Почему «советское» не ушло в небытие вслед за СССР, но до сих пор присутствует в российском обществе? Публикуем фрагмент интервью Бориса Дубина (1946-2014) — социолога, переводчика и знатока европейской культуры. Он представляет панорамный взгляд на постсоветскую историю и помогает понять, какие черты «советского человека» по-прежнему формируют современную российскую реальность.
Полная версия беседы с Кириллом Гликманом опубликована в книге «Смысловая вертикаль жизни» (Издательство Ивана Лимбаха, 2021).
Что такое советский человек с точки зрения социолога? В чем его отличие от человека западного было тогда, когда империя еще существовала, и какие трансформации с ним случились с тех пор?
Прежде всего, принципиальным для этой модели человека является его отношение к власти как к власти патерналистской, обязанной во всех отношениях заботиться о населении: и в смысле занятий, места в системе разделения труда, и в плане уровня дохода, пенсий, дополнительных выплат, обеспечения его безопасности и т. д. При этом бóльшая часть российского населения полагает, что власть свои обязанности исполняет плохо, и постоянно выражает претензии и неудовлетворенность.
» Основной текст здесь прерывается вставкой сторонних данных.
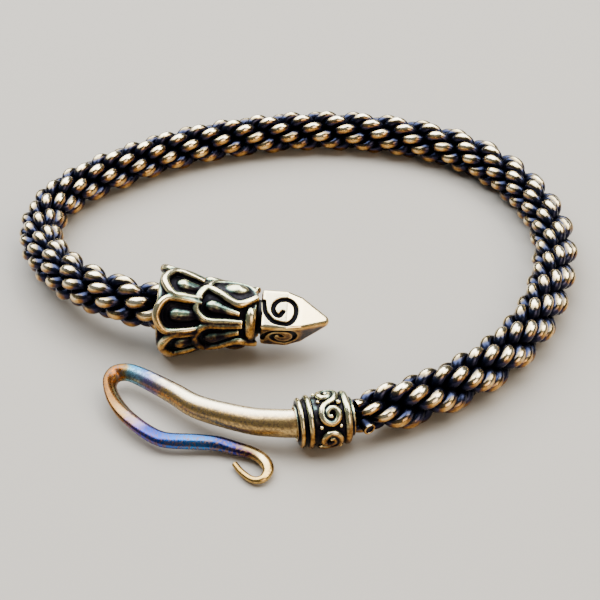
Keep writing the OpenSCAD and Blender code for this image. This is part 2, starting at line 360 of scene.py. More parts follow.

Второй момент — в этих представлениях власть строится по иерархической модели и возглавляется одним человеком. Этот человек не является реальным политиком, его программа неважна, и никто не оценивает его действия в категориях полезности или эффективности. Предполагается, что у этого человека сосредоточена самая большая власть и никакой ответственности он за нее не несет. Соответственно, поскольку у него есть вся власть, он может навести шорох на любых людей, находящихся ниже его, поэтому время от времени он совершает (и это обычно одобряется населением) выволочки или какие-то жесткие меры по отношению к чиновникам. С другой стороны, он вездесущ и своими непосредственными действиями восстанавливает нарушенный порядок. Такое представление о первом лице подразумевает, что еще есть сидящая ниже этого первого лица бюрократия, которая отвечает за все минусы.
В сегодняшней России жестко выражено недоверие по отношению к другим людям: непонимание, зачем нужно кооперироваться и интегрироваться с другими людьми. И тогда, и сегодня крайне низок процент людей, которые реально вовлечены в деятельность каких-то общественных организаций, добровольных объединений, политических партий. Взрослый российский человек не мыслит себя соединенным с другими людьми в какие-то устойчивые формы ассоциаций, союзов, движений, партий. Даже если в каких-то конкретных случаях возникает необходимость с кем-нибудь объединиться, это, как правило, ad hoc — объединения, которые кончаются вместе с поводом, который их вызвал.
Третий важный момент: советский человек и раннепостсоветский человек вырос в условиях закрытого общества. Он настороженно относится к окружающему миру и видит в нем враждебную силу, которая если и не находится в состоянии открытой войны с Россией, все равно спит и видит, как нанести ей ущерб.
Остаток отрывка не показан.